Amendments made: No. 39, in page 63, line 44, after "order" insert--
', or of the Treasury to make regulations,'.
No. 40, in page 64, line 1, after "order" insert--
', or of the Treasury to make regulations,'.
No. 41, in page 64, line 6, after "State" insert--
'or (as the case may be) the Treasury'.
No. 42, in page 64, line 16, at end insert--
'( ) The power of the Secretary of State under section (Subsidy for public post offices) as extended by this section may be exercised by modifying any enactment.'.
No. 43, in page 64, line 16, at end insert--
'( ) Regulations under section (Application of customs and excise enactments to certain postal packets) shall be subject to annulment in pursuance of a resolution of the House of Commons.'.--[Mr. Betts.]
Mr. Alan Johnson: I beg to move amendment No. 82, in page 64, line 19, leave out--
'and paragraph 2 of Schedule 3'.
Mr. Deputy Speaker: With this it will be convenient to discuss Government amendments Nos. 83 to 88.
Mr. Johnson: Amendments Nos. 82, 83, 85, 86 and 88 preserve existing pension rights in the various pension schemes--of which there are many in the Post Office, some dating from civil service days. They protect those pension rights and transfer them across to the new Post Office company. Amendments Nos. 84 and 87 concern third-party dealings with the Post Office company in respect of land, and remove the burden on the third party to inquire whether Treasury consent to any previous dealings with the land was needed, or, if it was needed, whether it was given.
These are technical amendments, which I do not think will raise much controversy. They protect the pension rights of all those working within the Post Office.

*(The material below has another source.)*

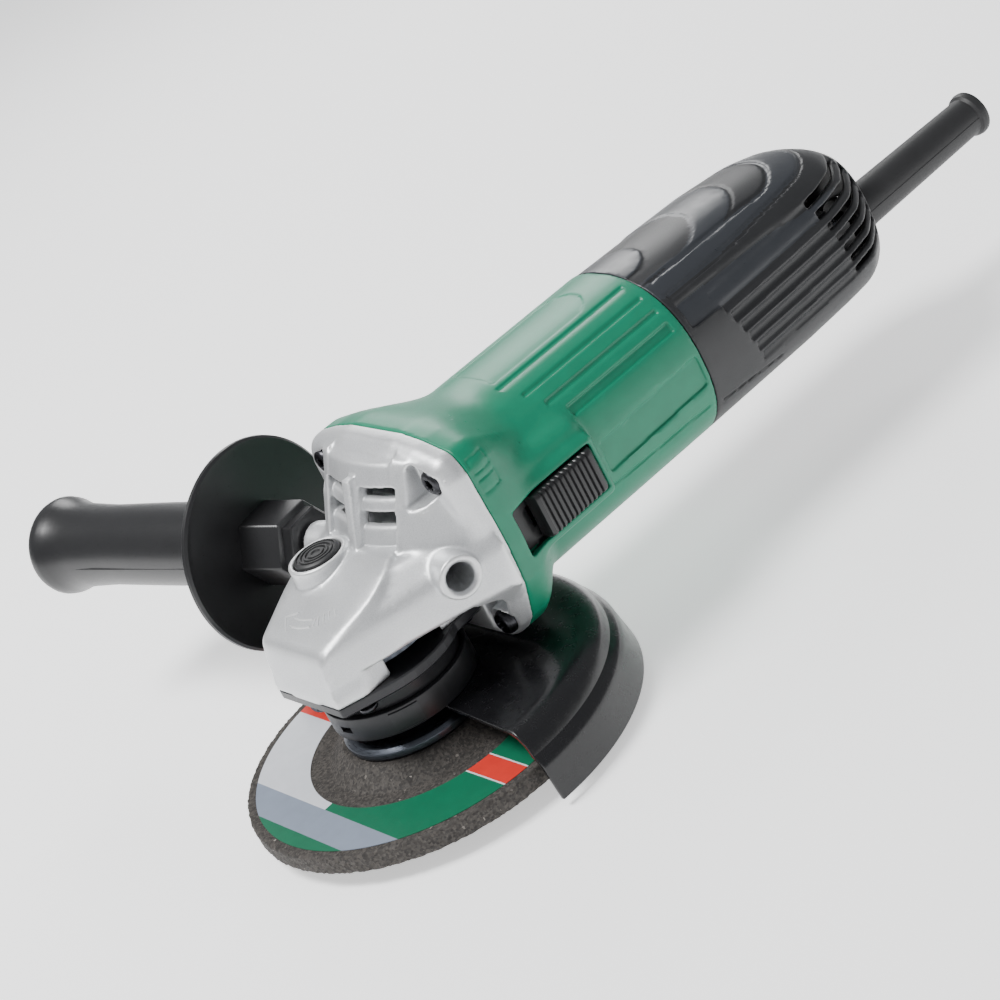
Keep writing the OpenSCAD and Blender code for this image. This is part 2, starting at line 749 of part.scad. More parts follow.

Mr. Forth: That is all very well, but the Minister has not even begun to explain why the apparently simple and
straightforward part of the schedule that the amendment seeks to replace has to be replaced. Presumably, if the Minister were of a mind to do so, he could explain what was defective in the original wording, which I thought was self-explanatory. It would appear that there was something sufficiently defective in six lines of text for them to be replaced by the substantial wording before us, particularly in amendment No. 83.It is an old trick by Ministers, which I have come across over the years--and officials know this as well--to slip the word "technical" into an explanation, or lack of explanation, thinking that that will lull the House into a false sense of security and all will be well. You and I, Mr. Deputy Speaker, have been around for long enough to know that that is not always the case, and that the use of the word "technical" is not sufficient to explain the replacement of six rather simple and elegant lines of text with the very long, complicated wording in amendment No. 83 and the other amendments.

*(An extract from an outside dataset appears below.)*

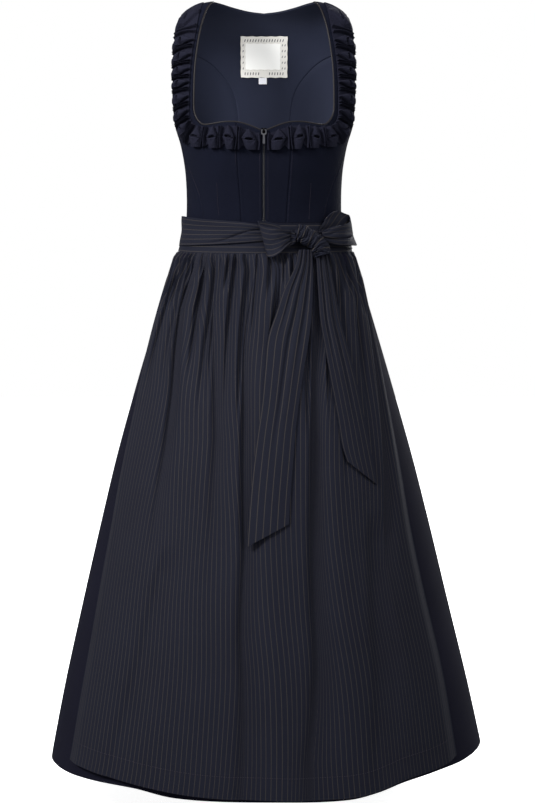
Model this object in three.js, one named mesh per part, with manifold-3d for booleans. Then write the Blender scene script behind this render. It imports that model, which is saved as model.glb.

It does not do the Minister or the House justice for him to expect to slide over the matter in that way. We need to know with more precision what was wrong with the previous words that required them to be replaced by this lengthy and complicated text. What is in the detail of amendment No. 83 that should give more reassurance to those for whom we have the greatest concern, the employees, with regard to their accumulated pension rights? Why was it felt necessary to go to this length of detail, unless there may have been something wrong, something rather sinister, lurking in the background that required reassurance of this length and this description for the employees involved?
An answer to that question is the very least that we could expect at this stage, not a muttering about "technical", and not a superficiality of the kind that the Minister seems to have picked up very quickly. It is one thing for old ministerial lags to get away with that sort of thing, but from a fresh-faced new boy of the type that we have before us today I find it rather shocking.
All that I wanted to do, Mr. Deputy Speaker--and I will not presume upon your patience any longer--was to give the Minister an opportunity to shine on this occasion, to put him through his paces and let him show his mastery of the amendment so that he could explain to us, but, more important, to the people most affected, what it is that he believes this will do that the previous wording did not do.